Drivers of change in employment are:
- Ongoing animal health and welfare legislation – A new duty of care, together with the consolidation and review of over 20 pieces of animal welfare legislation relating to farmed and non-farmed animals, has affected business performance and professional development.
- Economic factors have had a pronounced effect on the behaviour of pet/animal owners, with many unable to provide quality care.
- Demographic change – The majority of young people who want to work with horses are going to college and, on completion of their courses, have a salary expectancy that is higher than that of a groom/ instructor.
- Trends in competition and sport – There is an increase in involvement in equestrian sport at all levels and also an increase in horse ownership.
- Legislation – Changing legislation affects small businesses, in particular employment legislation and health and safety. This additionally has an effect on the employment of volunteers and young people.
- Climate change is having an effect on the processes and operations of the sector – The industry has a positive input into this agenda with the ability to not only produce non-fossil fuels, but to produce sustainable alternatives.

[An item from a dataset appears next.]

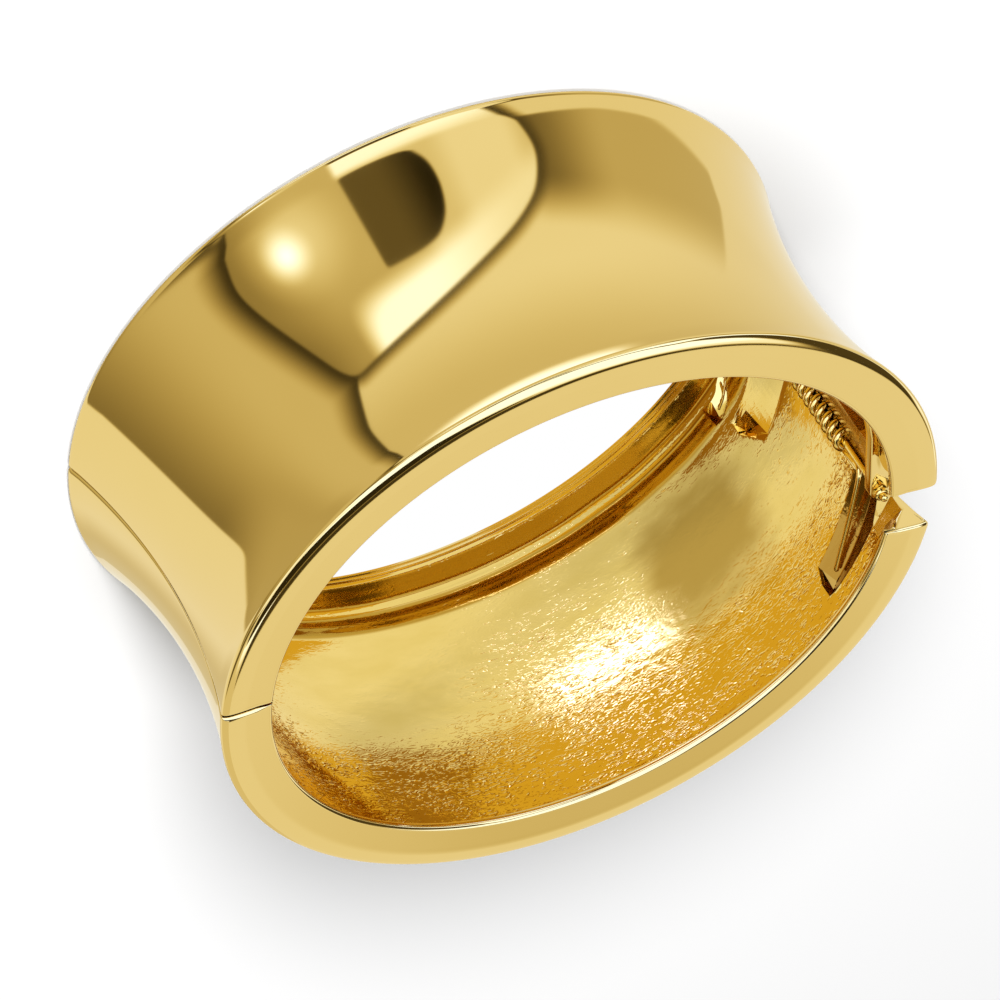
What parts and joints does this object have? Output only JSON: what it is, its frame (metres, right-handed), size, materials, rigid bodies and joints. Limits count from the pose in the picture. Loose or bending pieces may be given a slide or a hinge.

Due to significant changes in the industry, there is an increasing demand for high skill staff. There is also a lack of teaching staff, especially at PTT (Preliminary Teaching Test) and AI (Assistant Instructor) levels. Health and safety and risk assessment skills are the most important skills requirements. Additional skills needs in the industry include:
- Essential skills (literacy, communication and numeracy)
- Customer relations
- Planning and organisation
- Environmental management
- Business management, business change and financial awareness skills
- Technical/practical (horse management/handling, operating machinery, horse knowledge)
- Leisure skills, such as catering and tourism skills may also be required in the longer-term future
National and regional data:
- South East – There are an estimated 3,550 employees in the regional workforce, in around 600 businesses.
- East of England – There are an estimated 3,250 employees in the regional workforce, in around 450 businesses.
- South West – There are an estimated 2,700 employees in the regional workforce, in around 400 businesses.
- West Midlands – There are an estimated 2,450 employees in the regional workforce, in around 300businesses.
- East Midlands – There are an estimated 1,900 employees in the regional workforce, in around 300 businesses.
- North West – There are an estimated 1,850 employees in the regional workforce, in around 250 businesses.
- Yorkshire and the Humber – There are an estimated 1,550 employees in the regional workforce, in around 300 businesses.
- Scotland – There are an estimated 1,000 employees in the regional workforce, in around 250 businesses.
- London – There are an estimated 1,000 employees in the regional workforce, in around 250 businesses.
- Wales – There are an estimated 550 employees in the regional workforce, in around 150 businesses.
- North East – There are an estimated 500 employees in the regional workforce, in around 100 businesses.
- Northern Ireland – There are an estimated 350 employees in the regional workforce, in around 50 businesses.
Pay scales in this industry are variable, so the following only provides an indication of the annual salary paid to some full-time positions:
- Horse groom – grooms with BHS Stage 3 or a national diploma can earn around £12,500 per year, rising to around £16,000 with experience. Head lads/girls in a racing yard can earn £20,000 plus.
- Horse riding instructor – starting salaries for trainee and assistant instructors can be between £12,000 and £15,000 a year, rising to £25,000 with experience.
- Riding holiday leader – between £12,000 and £17,000 per year, depending on qualifications and experience.
- Riding holiday centre manager – starting salaried on around £15,000 per year, rising to £20,000 plus with experience.